Aim = Reproduce each of the lines word for word.

═════ Recorded data

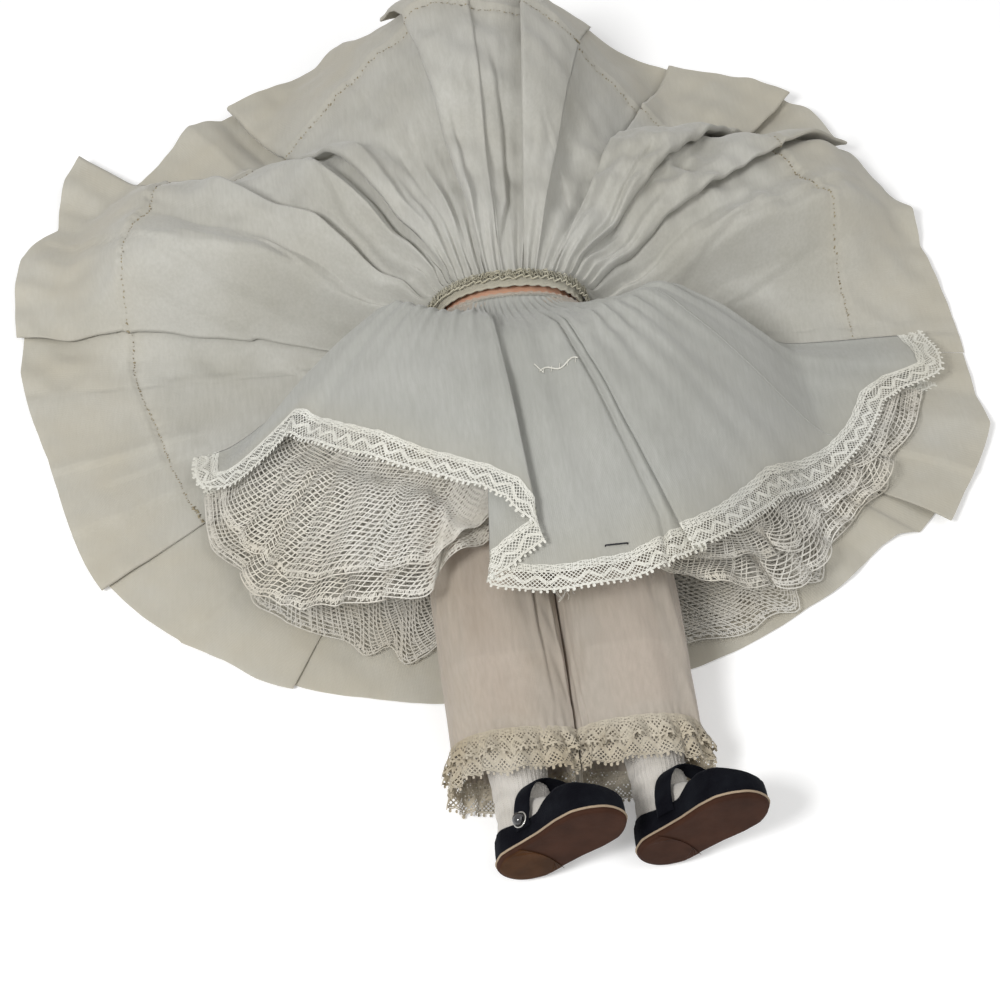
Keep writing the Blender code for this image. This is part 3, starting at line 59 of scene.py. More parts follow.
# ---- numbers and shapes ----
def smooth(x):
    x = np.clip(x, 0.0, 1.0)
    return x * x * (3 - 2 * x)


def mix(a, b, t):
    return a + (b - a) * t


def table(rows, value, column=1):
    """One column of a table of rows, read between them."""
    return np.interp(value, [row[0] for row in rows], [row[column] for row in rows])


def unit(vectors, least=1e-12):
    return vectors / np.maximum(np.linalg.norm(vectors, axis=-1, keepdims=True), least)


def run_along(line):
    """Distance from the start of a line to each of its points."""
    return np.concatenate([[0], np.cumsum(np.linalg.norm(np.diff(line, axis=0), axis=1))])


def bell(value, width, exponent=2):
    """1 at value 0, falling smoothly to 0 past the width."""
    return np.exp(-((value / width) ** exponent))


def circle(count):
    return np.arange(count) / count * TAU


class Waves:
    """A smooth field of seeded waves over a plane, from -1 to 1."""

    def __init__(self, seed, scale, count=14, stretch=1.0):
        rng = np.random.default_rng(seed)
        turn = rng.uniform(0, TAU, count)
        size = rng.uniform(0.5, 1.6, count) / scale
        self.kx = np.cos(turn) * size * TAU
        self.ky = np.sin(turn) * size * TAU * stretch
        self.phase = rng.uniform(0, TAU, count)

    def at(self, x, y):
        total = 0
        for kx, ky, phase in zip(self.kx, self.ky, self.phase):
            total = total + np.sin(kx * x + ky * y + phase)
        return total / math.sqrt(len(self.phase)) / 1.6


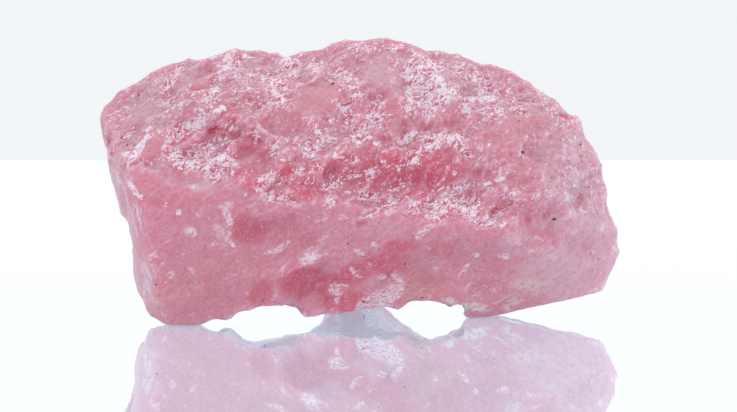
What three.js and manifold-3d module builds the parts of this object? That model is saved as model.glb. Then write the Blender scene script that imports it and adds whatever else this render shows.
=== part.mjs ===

══════════

Right answer =
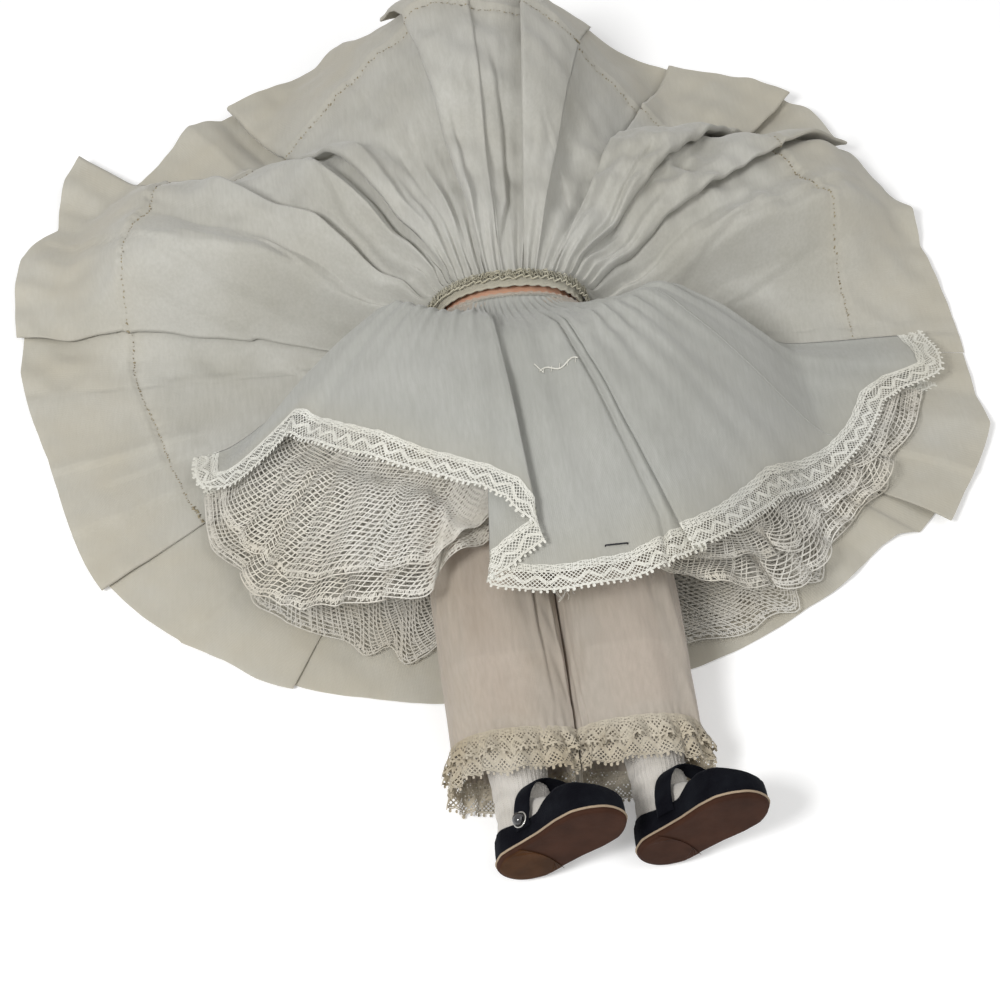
Keep writing the Blender code for this image. This is part 3, starting at line 59 of scene.py. More parts follow.
# ---- numbers and shapes ----
def smooth(x):
    x = np.clip(x, 0.0, 1.0)
    return x * x * (3 - 2 * x)


def mix(a, b, t):
    return a + (b - a) * t


def table(rows, value, column=1):
    """One column of a table of rows, read between them."""
    return np.interp(value, [row[0] for row in rows], [row[column] for row in rows])


def unit(vectors, least=1e-12):
    return vectors / np.maximum(np.linalg.norm(vectors, axis=-1, keepdims=True), least)


def run_along(line):
    """Distance from the start of a line to each of its points."""
    return np.concatenate([[0], np.cumsum(np.linalg.norm(np.diff(line, axis=0), axis=1))])


def bell(value, width, exponent=2):
    """1 at value 0, falling smoothly to 0 past the width."""
    return np.exp(-((value / width) ** exponent))


def circle(count):
    return np.arange(count) / count * TAU


class Waves:
    """A smooth field of seeded waves over a plane, from -1 to 1."""

    def __init__(self, seed, scale, count=14, stretch=1.0):
        rng = np.random.default_rng(seed)
        turn = rng.uniform(0, TAU, count)
        size = rng.uniform(0.5, 1.6, count) / scale
        self.kx = np.cos(turn) * size * TAU
        self.ky = np.sin(turn) * size * TAU * stretch
        self.phase = rng.uniform(0, TAU, count)

    def at(self, x, y):
        total = 0
        for kx, ky, phase in zip(self.kx, self.ky, self.phase):
            total = total + np.sin(kx * x + ky * y + phase)
        return total / math.sqrt(len(self.phase)) / 1.6


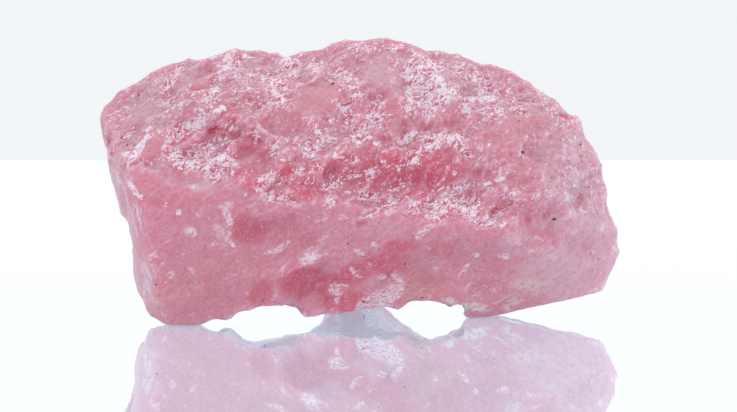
What three.js and manifold-3d module builds the parts of this object? That model is saved as model.glb. Then write the Blender scene script that imports it and adds whatever else this render shows.
=== part.mjs ===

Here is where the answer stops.